■ PROBLEM: Up to and including the line that contains "THREE.Vector3(row.x, row.y, AXIS_HEIGHT));", repeat each line of the data exactly, starting from the first.

-- begin PROVIDED MATERIAL --

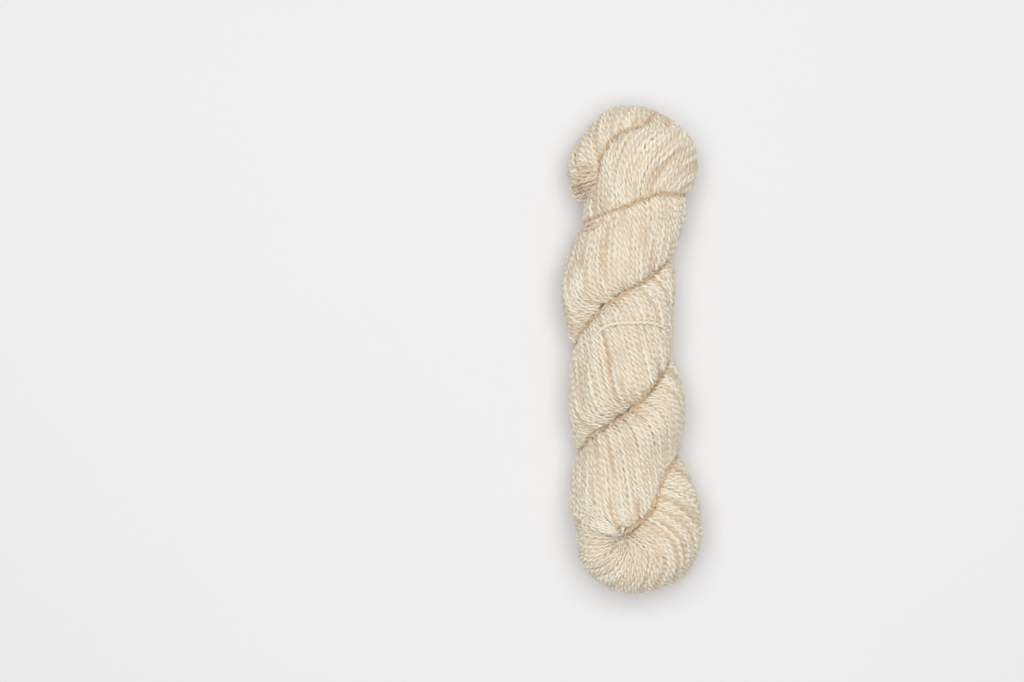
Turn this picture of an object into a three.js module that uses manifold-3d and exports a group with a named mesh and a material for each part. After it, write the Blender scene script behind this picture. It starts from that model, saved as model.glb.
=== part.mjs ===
// A hank of DK weight yarn, lying on its side on a flat surface. Millimetres, +Z up.
// The origin is on the surface, under the middle of the hank. +Y points to the tucked top.
import * as THREE from 'three';
import { mergeVertices } from 'three/addons/utils/BufferGeometryUtils.js';
import { ConvexGeometry } from 'three/addons/geometries/ConvexGeometry.js';
import Module from 'manifold-3d';

const wasm = await Module();
wasm.setup();

// Driving sizes of the hank. The bundle's sections stand upright below FOOT_Y and turn
// square to its line over FOOT_BLEND.
const AXIS_HEIGHT = 24;
const SECTION_SIDES = 28;
const SECTION_SPACING = 3.6;
const OUTER_ROUNDNESS = 2.3;
const INNER_ROUNDNESS = 3;
const FOOT_Y = -94.8;
const FOOT_BLEND = 25;
const HEART_RADIUS = 14;
const HEART_STEPS = 24;
const HEART_SIDES = 12;
const EYE_RADIUS = 15;
const SURFACE_SIZE = 400;
const MERGE_DISTANCE = 1e-5;

// The line that both halves wind round, from the foot's eye up to the tuck
const windingAxis = [
  { x: -5.4, y: -96.8 },
  { x: -4.4, y: -59.8 },
  { x: -3.4, y: -19.8 },
  { x: -5.4, y: 20.2 },
  { x: -0.4, y: 60.2 },
  { x: 2.6, y: 85.2 },
  { x: 1.6, y: 100.2 },
].map((row) => new THREE.Vector3(row.x, row.y, AXIS_HEIGHT));

// The bundle's middle line, a row for each quarter turn. across is half its width,
// out and in are its depth away from the winding axis and towards it.
const foldRows = [
  { at: 'start inside the top', x: 2.6, y: 106.2, z: 18, across: 14, out: 10, in: 8 },
  { at: 'dome, top', x: 10.1, y: 104.2, z: 22, across: 21, out: 15, in: 10 },
  { at: 'dome, right edge', x: 18.6, y: 97.2, z: 26, across: 21, out: 15, in: 13 },
  { at: 'dome, front', x: 3.6, y: 91.7, z: 35, across: 21.5, out: 14, in: 13 },
  { at: 'dome, left edge', x: -10.4, y: 75.2, z: 25, across: 20, out: 14, in: 13 },
  { at: 'behind the second lobe', x: -2.9, y: 50.2, z: 13, across: 19, out: 13, in: 13 },
  { at: 'third lobe, right edge', x: 8.6, y: 26.2, z: 24, across: 20, out: 13.5, in: 13 },
  { at: 'third lobe, front', x: -7.4, y: -4.3, z: 35, across: 23.5, out: 14, in: 13 },
  { at: 'third lobe, left edge', x: -18.4, y: -24.8, z: 24, across: 21.5, out: 14, in: 13 },
  { at: 'behind the fourth lobe', x: -1.4, y: -52.3, z: 13, across: 22, out: 13, in: 13 },
  { at: 'foot, right edge', x: 18.1, y: -80.8, z: 23, across: 20, out: 16.5, in: 17 },
  { at: 'foot, lower right', x: 20.1, y: -95.8, z: 27, across: 23, out: 16, in: 24 },
  { at: 'foot, bottom right', x: 12.6, y: -107.3, z: 26, across: 23, out: 17.5, in: 20 },
  { at: 'foot, bottom', x: 1.6, y: -108.8, z: 24, across: 22, out: 17.5, in: 14 },
  { at: 'foot, lower left', x: -9.4, y: -106.8, z: 23, across: 21, out: 15, in: 11 },
  { at: 'foot, under the fourth lobe', x: -14.9, y: -95.8, z: 20, across: 21, out: 12.5, in: 11 },
  { at: 'fourth lobe, left edge', x: -17.9, y: -81.3, z: 24, across: 26, out: 14, in: 13 },
  { at: 'fourth lobe, front', x: -4.4, y: -63.8, z: 34, across: 26, out: 14, in: 13 },
  { at: 'fourth lobe, right edge', x: 13.6, y: -32.8, z: 24, across: 20, out: 14, in: 13 },
  { at: 'behind the third lobe', x: -4.4, y: -1.3, z: 13, across: 20.5, out: 13, in: 13 },
  { at: 'second lobe, left edge', x: -21.9, y: 35.2, z: 24, across: 22.5, out: 14, in: 13 },
  { at: 'second lobe, front', x: -5.4, y: 53.7, z: 35, across: 23, out: 14, in: 13 },
  { at: 'second lobe, right edge', x: 14.1, y: 73.2, z: 24, across: 17, out: 14, in: 13 },
  { at: 'behind the dome', x: 1.6, y: 84.2, z: 14, across: 18, out: 13, in: 13 },
  { at: 'band, left edge', x: -18.9, y: 93.2, z: 21, across: 17, out: 14, in: 12 },
  { at: 'band, top left', x: -11.4, y: 105.7, z: 22, across: 18, out: 13.5, in: 12 },
  { at: 'band, over the top', x: 2.6, y: 111.7, z: 22, across: 18, out: 13.5, in: 12 },
  { at: 'band, behind the dome', x: 11.6, y: 107.2, z: 20, across: 15, out: 11, in: 10 },
  { at: 'end inside the dome', x: 12.6, y: 98.2, z: 21, across: 10, out: 8, in: 8 },
];
const lastRow = foldRows.length - 1;

// Nearest point of the winding axis
function axisPoint(point) {
  const nearest = new THREE.Vector3();
  const candidate = new THREE.Vector3();
  let best = Infinity;
  for (let i = 0; i + 1 < windingAxis.length; i += 1) {
    new THREE.Line3(windingAxis[i], windingAxis[i + 1])
      .closestPointToPoint(point, true, candidate);
    if (candidate.distanceTo(point) < best) {
      best = candidate.distanceTo(point);
      nearest.copy(candidate);
    }
  }
  return nearest;
}

// The rows' points with one more between each two, which is pushed out to their mean
// distance from the winding axis, so that the line runs round and not in corners
const linePoints = [];
foldRows.forEach((row, i) => {
  const point = new THREE.Vector3(row.x, row.y, row.z);
  if (i) {
    const before = linePoints[linePoints.length - 1];
    const halfway = before.clone().add(point).multiplyScalar(0.5);
    const centre = axisPoint(halfway);
    const distance = (before.distanceTo(axisPoint(before))
      + point.distanceTo(axisPoint(point))) / 2;
    linePoints.push(halfway.sub(centre).setLength(distance).add(centre));
  }
  linePoints.push(point);
});
const bundleLine = new THREE.CatmullRomCurve3(linePoints, false, 'centripetal');
const bundleSizes = new THREE.CatmullRomCurve3(
  foldRows.map((row) => new THREE.Vector3(row.across, row.out, row.in)), false, 'catmullrom');

// Middle, directions and sizes of the bundle at a row number. Over most of its length the
// section is square to the line. In the foot it stands upright and faces the eye.
function bundleFrame(row) {
  const t = row / lastRow;
  const middle = bundleLine.getPoint(t);
  const along = bundleLine.getTangent(t);
  const square = THREE.MathUtils.smoothstep(middle.y, FOOT_Y, FOOT_Y + FOOT_BLEND);
  const out = middle.clone().sub(axisPoint(middle)).normalize();
  out.addScaledVector(along, -square * out.dot(along)).normalize();
  along.z *= square;
  const side = new THREE.Vector3().crossVectors(along, out).normalize();
  return { middle, out, side, sizes: bundleSizes.getPoint(t) };
}

// Sections along the bundle. Each counts its outline from a direction that is carried
// along without turning, so that the facets run straight.
const sections = [];
const carried = new THREE.Vector3(0, 0, 1);
function addSection(row) {
  const section = bundleFrame(row);
  carried.projectOnPlane(new THREE.Vector3().crossVectors(section.side, section.out));
  carried.normalize();
  section.firstAngle = Math.atan2(carried.dot(section.out), carried.dot(section.side));
  sections.push(section);
}
for (let i = 0; i < lastRow; i += 1) {
  const length = bundleFrame(i).middle.distanceTo(bundleFrame(i + 1).middle);
  const steps = Math.max(2, Math.round(length / SECTION_SPACING));
  for (let k = 0; k < steps; k += 1) addSection(i + k / steps);
}
addSection(lastRow);

// A section's outline: one rounded half faces out, a flatter one faces the axis
function sectionOutline(section) {
  const curve = (value, power) => Math.sign(value) * Math.abs(value) ** power;
  return Array.from({ length: SECTION_SIDES }, (_, i) => {
    const angle = section.firstAngle + 2 * Math.PI * i / SECTION_SIDES;
    const across = Math.cos(angle);
    const up = Math.sin(angle);
    const power = 2 / (up > 0 ? OUTER_ROUNDNESS : INNER_ROUNDNESS);
    const depth = up > 0 ? section.sizes.y : section.sizes.z;
    return section.middle.clone()
      .addScaledVector(section.side, curve(across, power) * section.sizes.x)
      .addScaledVector(section.out, curve(up, power) * depth);
  });
}

function toSolid(geometry) {
  const bare = geometry.clone();
  bare.deleteAttribute('normal');
  bare.deleteAttribute('uv');
  const merged = mergeVertices(bare, MERGE_DISTANCE);
  return new wasm.Manifold(new wasm.Mesh({
    numProp: 3,
    vertProperties: Float32Array.from(merged.attributes.position.array),
    triVerts: Uint32Array.from(merged.index.array),
  }));
}

function toGeometry(solid) {
  const mesh = solid.getMesh();
  const geometry = new THREE.BufferGeometry();
  geometry.setAttribute('position', new THREE.BufferAttribute(mesh.vertProperties, 3));
  geometry.setIndex(new THREE.BufferAttribute(mesh.triVerts, 1));
  const merged = mergeVertices(geometry, MERGE_DISTANCE);
  merged.computeVertexNormals();
  return merged;
}

// The bundle is the hulls of each three neighbouring sections, joined
const outlines = sections.map(sectionOutline);
const slices = outlines.slice(2).map((outline, i) => toSolid(
  new ConvexGeometry([...outlines[i], ...outlines[i + 1], ...outline])));
let hank = wasm.Manifold.union(slices);

// The heart of the twist, which the plies close over, with its round end in the eye
const heart = new THREE.Shape().absarc(0, 0, HEART_RADIUS, 0, 2 * Math.PI);
hank = hank.add(toSolid(new THREE.ExtrudeGeometry(heart, {
  steps: HEART_STEPS,
  curveSegments: HEART_SIDES / 2,
  bevelEnabled: false,
  extrudePath: new THREE.CatmullRomCurve3(windingAxis),
})));
const eye = new THREE.SphereGeometry(EYE_RADIUS, 2 * HEART_SIDES, HEART_SIDES);
eye.translate(windingAxis[0].x, windingAxis[0].y, windingAxis[0].z);
hank = hank.add(toSolid(eye));

// The surface it lies on presses the back of the lobes flat
const surface = new THREE.BoxGeometry(SURFACE_SIZE, SURFACE_SIZE, SURFACE_SIZE);
surface.translate(0, 0, -SURFACE_SIZE / 2);
hank = hank.subtract(toSolid(surface));

// Scraps that the cut leaves loose are dropped with the air between the plies
hank = hank.decompose().reduce((most, other) => (
  other.volume() > most.volume() ? other : most));

const group = new THREE.Group();
const wool = new THREE.MeshStandardMaterial({ color: 0xdfd2ba, roughness: 0.95, metalness: 0 });
const mesh = new THREE.Mesh(toGeometry(hank), wool);
mesh.name = 'hank';
group.add(mesh);

export default group;
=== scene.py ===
# %% [markdown]
# # A hank of DK weight yarn
#
# A spinner winds yarn round a reel into a ring of loose turns, takes the ring off, twists
# it hard and lets it fold in half. The two halves then wind round each other, and the open
# end is tucked into the top. What we see is one fat bundle of turns that goes down the
# hank, round the foot and up again. This lesson dresses a plain solid of that form with
# real turns of two-ply wool.
#
# The first cell loads the solid hank in its own frame: +Z is up, +Y points along the hank
# to its tucked top. Blender counts in metres. We work in millimetres, which are easier to
# read, and scale them when a mesh is made.

# %% Load the solid hank
import math
import bpy
import numpy as np
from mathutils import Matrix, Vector
from mathutils.bvhtree import BVHTree
from mathutils.kdtree import KDTree


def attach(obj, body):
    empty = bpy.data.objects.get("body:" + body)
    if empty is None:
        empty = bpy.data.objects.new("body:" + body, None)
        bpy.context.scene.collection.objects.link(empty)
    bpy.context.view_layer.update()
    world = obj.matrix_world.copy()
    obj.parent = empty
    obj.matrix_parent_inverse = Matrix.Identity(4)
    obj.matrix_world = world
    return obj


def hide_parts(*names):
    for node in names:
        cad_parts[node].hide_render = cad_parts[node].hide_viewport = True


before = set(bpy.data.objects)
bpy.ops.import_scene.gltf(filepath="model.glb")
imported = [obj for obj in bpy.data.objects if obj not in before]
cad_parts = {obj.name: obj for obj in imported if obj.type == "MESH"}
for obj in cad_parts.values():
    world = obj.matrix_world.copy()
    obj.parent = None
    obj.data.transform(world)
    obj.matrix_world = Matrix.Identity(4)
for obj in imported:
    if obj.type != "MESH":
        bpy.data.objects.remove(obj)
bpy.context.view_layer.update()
solid_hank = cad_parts["hank"]
bpy.ops.object.select_all(action="DESELECT")

# %% [markdown]
# ## The camera
#
# The picture is a flat lay: the camera hangs straight above the table, and the hank lies to
# the right of its middle. We could shift the lens, but a camera that simply hangs further
# to the left does it too, and keeps working when it is moved round the object.

# %% Hang the camera above the table
MM = 0.001
CAMERA_PLACE = Vector((-61.64, 4.315, 1200)) * MM
CAMERA_LENS = 80.26
SENSOR_WIDTH = 36

bpy.ops.object.camera_add(location=CAMERA_PLACE, rotation=(0, 0, 0))
camera = bpy.context.object
camera.name = "camera"
camera.data.lens = CAMERA_LENS
camera.data.sensor_width = SENSOR_WIDTH
bpy.context.scene.camera = camera
print("camera", round(CAMERA_PLACE.z, 2), "m above the table")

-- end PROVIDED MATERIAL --

■ RESULT FOR THIS EXERCISE:
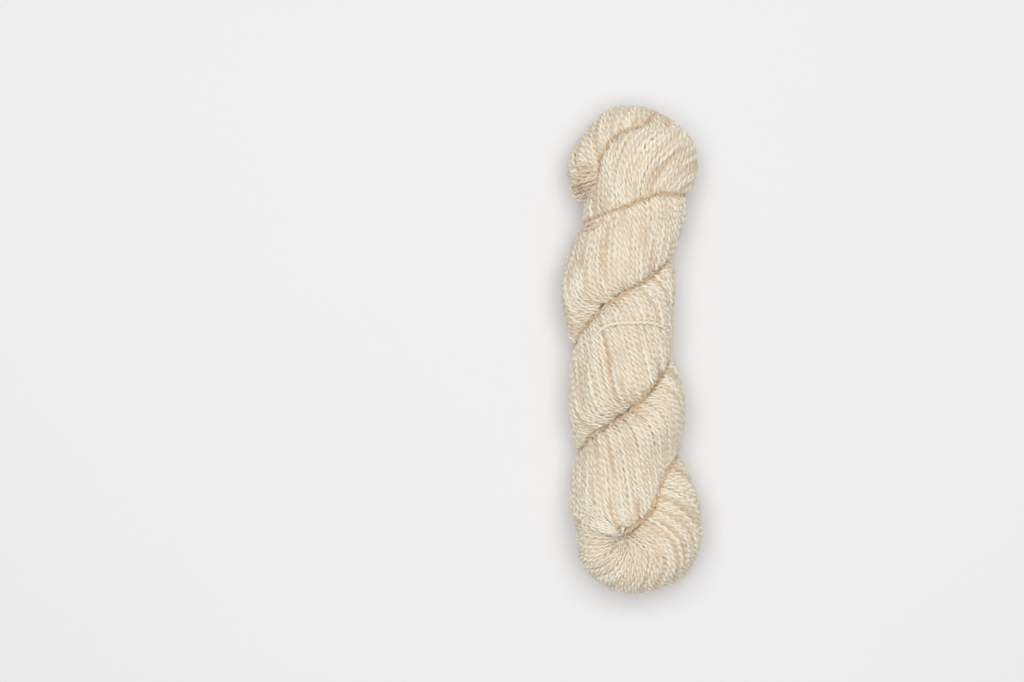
Turn this picture of an object into a three.js module that uses manifold-3d and exports a group with a named mesh and a material for each part. After it, write the Blender scene script behind this picture. It starts from that model, saved as model.glb.
=== part.mjs ===
// A hank of DK weight yarn, lying on its side on a flat surface. Millimetres, +Z up.
// The origin is on the surface, under the middle of the hank. +Y points to the tucked top.
import * as THREE from 'three';
import { mergeVertices } from 'three/addons/utils/BufferGeometryUtils.js';
import { ConvexGeometry } from 'three/addons/geometries/ConvexGeometry.js';
import Module from 'manifold-3d';

const wasm = await Module();
wasm.setup();

// Driving sizes of the hank. The bundle's sections stand upright below FOOT_Y and turn
// square to its line over FOOT_BLEND.
const AXIS_HEIGHT = 24;
const SECTION_SIDES = 28;
const SECTION_SPACING = 3.6;
const OUTER_ROUNDNESS = 2.3;
const INNER_ROUNDNESS = 3;
const FOOT_Y = -94.8;
const FOOT_BLEND = 25;
const HEART_RADIUS = 14;
const HEART_STEPS = 24;
const HEART_SIDES = 12;
const EYE_RADIUS = 15;
const SURFACE_SIZE = 400;
const MERGE_DISTANCE = 1e-5;

// The line that both halves wind round, from the foot's eye up to the tuck
const windingAxis = [
  { x: -5.4, y: -96.8 },
  { x: -4.4, y: -59.8 },
  { x: -3.4, y: -19.8 },
  { x: -5.4, y: 20.2 },
  { x: -0.4, y: 60.2 },
  { x: 2.6, y: 85.2 },
  { x: 1.6, y: 100.2 },
].map((row) => new THREE.Vector3(row.x, row.y, AXIS_HEIGHT));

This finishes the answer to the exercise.